J-05-60
Voir Ohadata J-05-61 pour l’appel de cette décision
BAIL COMMERCIAL – CONGE – ABSENCE DE NOIFICATION AU PRENEUR DE LA CESSION DE L’IMMEUBLE – CAUSE DE NULLITE DU CONGE (non).
CONGE DONNE POUR MOTIF DE DEMOLITION ET DE RECONSTRUCTION – DESTINATION DU NOUVELIMMEUBLE INCOMPATIBLE AVEC L’ACTIVITE DU PRENEUR – PAIEMENT D’UNE INDEMNITE D’EVICTION (OUI) – APPLICATION DES DEROGATIONS DE L’ARTICLE 95 AUDCG (non).
INDEMNITE D’EVICTION – CALCUL – NON PRODUCTION DES ELEMENTS EXIGES PAR LA LOI – REJET DE LA DEMANDE EN L’ETAT.
Demande du preneur en annulation de congé fondée sur le fait que le nouveau propriétaire, qui a servi congé, n’a pas notifié l’acte de cession en vertu duquel il acquis les locaux, avec ledit congé.
Le juge rejette cette demande, au motif que le bailleur « a respecté toutes les obligations et formalités légales qui lui incombaient, que le grief tiré de l’absence de notification de la cession de l’immeuble n’est pas de nature à entraîner l’annulation, dès lors que la loi ne le prévoit pas ». Le juge relève, qui plus est, que le preneur ne pouvait invoquer aucun grief, puisqu’il était informé de cette cession au moment où le congé était servi.
Le nouveau bailleur a fait savoir qu’il comptait détruire l’immeuble, afin d’en construire un nouveau dont la destination serait incompatible avec l’activité du preneur. C’est d’ailleurs pourquoi il ne lui a proposé aucun bail et qu’il a servi un congé en vue de procéder à son expulsion.

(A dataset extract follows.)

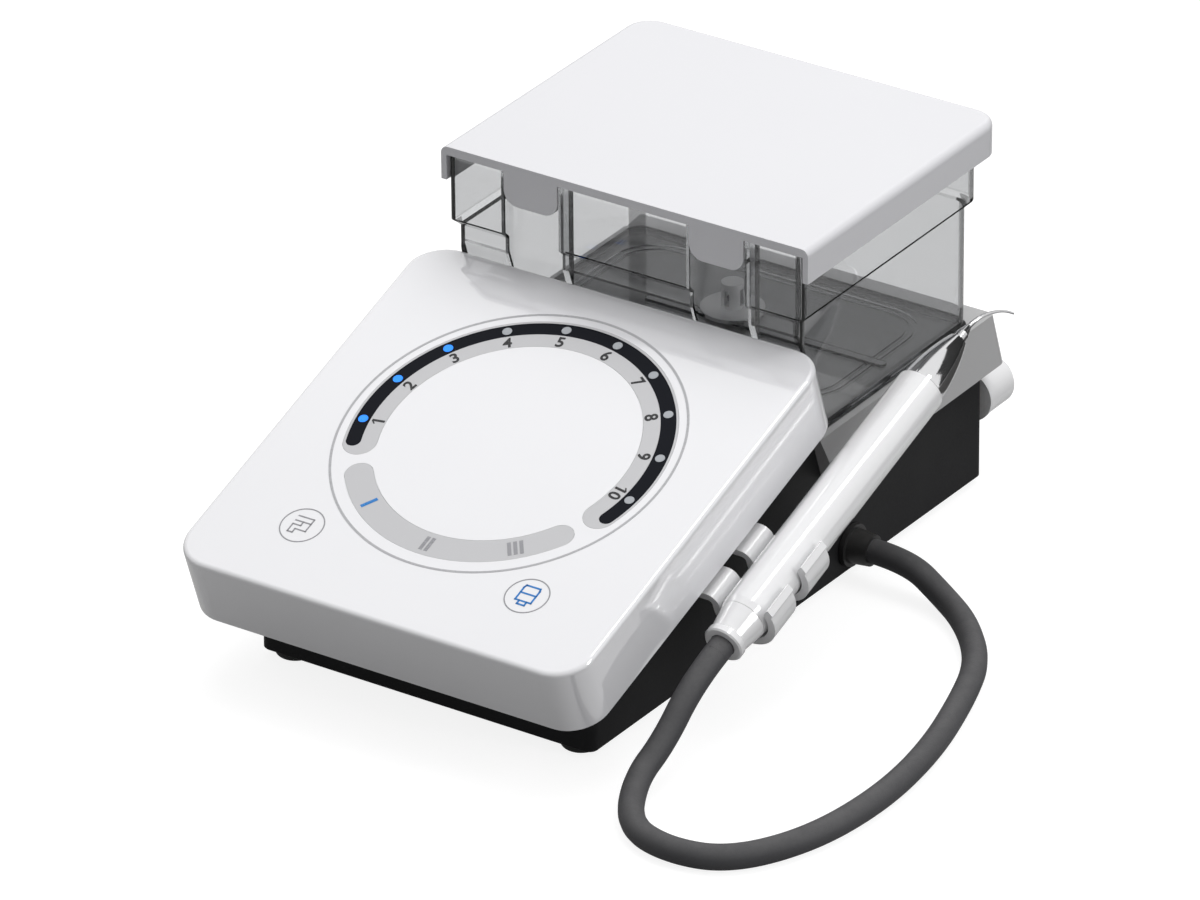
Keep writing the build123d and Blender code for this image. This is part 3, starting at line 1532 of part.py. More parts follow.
# Hoses from the valve seat to the pump and from the pump to the needle valve
seat_nipple = Vector(casing_x + valve_x + seat_radius + nipple_length, valve_y, outlet_z)
pump_inlet = Vector(casing_x + pump_x - pump_nipple_x, nipple_y, pump_nipple_top_z)
pump_outlet = Vector(casing_x + pump_x + pump_nipple_x, nipple_y, pump_nipple_top_z)
valve_nipple = Vector(casing_x + knob_x, valve_front_y - nipple_length, knob_z)
hose(
    "inlet_hose",
    [
        seat_nipple,
        Vector(pump_inlet.X, valve_y, outlet_z),
        Vector(pump_inlet.X, nipple_y, outlet_z),
        pump_inlet,
    ],
)
hose(
    "outlet_hose",
    [
        pump_outlet,
        Vector(pump_outlet.X, nipple_y, outlet_z),
        Vector(casing_x + rear_boss_x, nipple_y, outlet_z),
        Vector(casing_x + rear_boss_x, nipple_y, knob_z),
        Vector(valve_nipple.X, nipple_y + 2 * hose_bend, knob_z),
        valve_nipple,
    ],
)
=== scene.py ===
"""Looks of a table-top ultrasonic scaler: touch panel, clear tank, corded handpiece. Metres, +Z up."""
from math import cos, pi, radians, sin

import bmesh
import bpy
from mathutils import Matrix, Vector


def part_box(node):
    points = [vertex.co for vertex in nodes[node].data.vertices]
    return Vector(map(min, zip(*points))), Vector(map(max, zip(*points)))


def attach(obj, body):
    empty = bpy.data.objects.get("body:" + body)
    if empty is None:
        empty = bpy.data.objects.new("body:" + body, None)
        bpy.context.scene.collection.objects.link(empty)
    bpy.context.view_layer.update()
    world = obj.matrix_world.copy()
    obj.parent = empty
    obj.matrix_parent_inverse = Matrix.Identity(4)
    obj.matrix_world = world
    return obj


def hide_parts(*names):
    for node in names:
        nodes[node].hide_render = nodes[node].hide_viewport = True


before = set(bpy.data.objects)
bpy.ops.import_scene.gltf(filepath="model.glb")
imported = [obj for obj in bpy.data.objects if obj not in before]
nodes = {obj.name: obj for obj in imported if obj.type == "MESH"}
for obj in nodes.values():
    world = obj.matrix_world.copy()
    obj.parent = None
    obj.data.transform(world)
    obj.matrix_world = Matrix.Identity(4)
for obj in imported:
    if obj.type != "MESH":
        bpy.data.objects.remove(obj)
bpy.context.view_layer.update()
scene = bpy.context.scene

# Panel plane: x across, y up the slope, z out of the surface
panel_tilt = radians(18.9)
panel = Matrix.Translation((-0.014, -0.161, 0.054)) @ Matrix.Rotation(panel_tilt, 4, "X")
dial_y = 0.0979
print_height = 0.00006
print_lift = 0.00002


# Camera

def add_camera():
    """The photograph's viewpoint: far off, to the right and above, with a long lens."""
    target = Vector((0.02838, -0.0710, 0.09572))
    position = Vector((1.8856, -2.8368, 1.8555))
    back = (position - target).normalized()
    right = Vector((0, 0, 1)).cross(back).normalized()
    up = back.cross(right)
    roll = radians(-0.48)
    tilted_right = right * cos(roll) + up * sin(roll)
    tilted_up = up * cos(roll) - right * sin(roll)
    lens = bpy.data.cameras.new("camera")
    lens.sensor_width = 36.0
    lens.lens = 308.1
    lens.clip_start = 0.05
    lens.clip_end = 40.0
    camera = bpy.data.objects.new("camera", lens)
    turn = Matrix((tilted_right, tilted_up, back)).transposed().to_4x4()
    camera.matrix_world = Matrix.Translation(position) @ turn
    scene.collection.objects.link(camera)
    scene.camera = camera


add_camera()


# Handpiece cord

cord_radius = 0.0049
cord_end_run = 0.0163
gland_mouth_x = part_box("cord_gland")[1].x
cord_end = Vector((gland_mouth_x, 0.0455, 0.0140))


def add_cord():
    """One smooth line from the handpiece's tail down to the table, round in a loop and into the gland."""
    route = [
        (0.0904, -0.089737, 0.036648),
        (0.0904, -0.104875, 0.031465),
        (0.0902, -0.1230, 0.0165),
        (0.0892, -0.1405, 0.0085),
        (0.1018, -0.1642, 0.0050),
        (0.1233, -0.1715, 0.0050),
        (0.1464, -0.1656, 0.0050),
        (0.1626, -0.1370, 0.0050),
        (0.1680, -0.0980, 0.0050),
        (0.1644, -0.0586, 0.0050),
        (0.1540, -0.0198, 0.0050),
        (0.1436, 0.0078, 0.0050),
        (0.1244, 0.0306, 0.0050),
        (0.1050, 0.0434, 0.0060),
        cord_end + Vector((cord_end_run, 0, 0)),
        cord_end,
    ]
    line = bpy.data.curves.new("cord", "CURVE")
    line.dimensions = "3D"
    spline = line.splines.new("NURBS")
    spline.points.add(len(route) - 1)
    for point, place in zip(spline.points, route):
        point.co = (*place, 1.0)
        point.radius = cord_radius
    spline.order_u = 3
    spline.use_endpoint_u = True
    spline.resolution_u = 16
    line.bevel_depth = 1.0  # times each point's radius
    line.bevel_resolution = 8
    line.use_fill_caps = True
    piece = bpy.data.objects.new("cord", line)
    scene.collection.objects.link(piece)
    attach(piece, "unit")
    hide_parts("handpiece_cord")
    return piece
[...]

Le bailleur doit payer une indemnité d’éviction, car il ne peut invoquer les exceptions de l’article 95 AUDCG. « A défaut d’accord des parties sur le montant de l’indemnité, celle-ci est au terme de l’article 94 de l’Acte Uniforme fixé par le juge, en tenant compte du montant du chiffre d’affaires des investissements réalisés par le preneur, et la situation géographique du local ». En l’espèce, aucun de ces éléments n’étant fourni, le juge est dans l’impossibilité de fixer le montant de l’indemnité. Le juge déboute en l’état, le preneur de sa demande.
(Tribunal régional hors classe de Dakar, Jugement n° 1712 du 25 octobre 2000, Ibra Guèye c/ SCI Amine ).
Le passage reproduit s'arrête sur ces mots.